The Elysium CADdoctor EX3.0 performs all three of these tasks. CADdoctor is a standalone direct translator for converting and repairing CAD geometry exchanged in product development-from scanned geometry for modeling to surface preparation for molding and manufacturing parts. It supports data exchange between the major 3D CAD systems, and it operates on Microsoft Windows 2000 and Windows XP.

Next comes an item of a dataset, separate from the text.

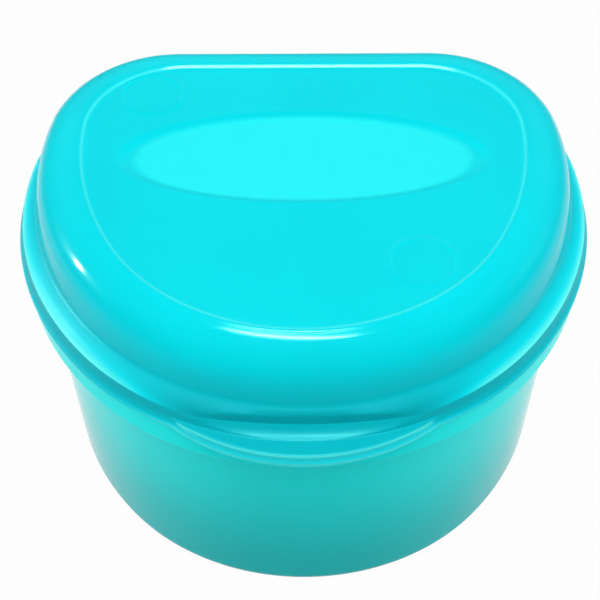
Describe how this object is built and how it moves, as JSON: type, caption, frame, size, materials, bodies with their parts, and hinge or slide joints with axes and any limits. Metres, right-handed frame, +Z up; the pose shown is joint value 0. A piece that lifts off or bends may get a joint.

In addition to data translation, CADdoctor checks geometry using the product data quality standards based on specifications from the Japan Automobile Manufacturers Association and, in Europe, Verband der Automobilindustrie; checks and repairs polygonal data in STL files; simplifies geometry for finite element analysis (or for hiding features to protect intellectual property) by turning an assembly into a 3D solid; and compares source geometry to geometry after translation, repair, and other processing. The tool is capable of resolving geometry problems such as self-intersecting surfaces and curves, gaps between trim curves and base surfaces, sliver faces, and short curves. It can also check models for draft angle, undercut, wall thickness, and other manufacturability issues for mold manufacturing. CADdoctor automatically repairs common geometry defects falling within a specified tolerance.
For uncommon defects or as required, CADdoctor flags the defect and prompts the user through a manual repair process by displaying only those software functions that can repair the defect. The manual intervention is necessary, explains Tashiro. "It can be dangerous if you don't know what you're doing or don't know the original intent. In the end, there's always human intervention to get a perfect model."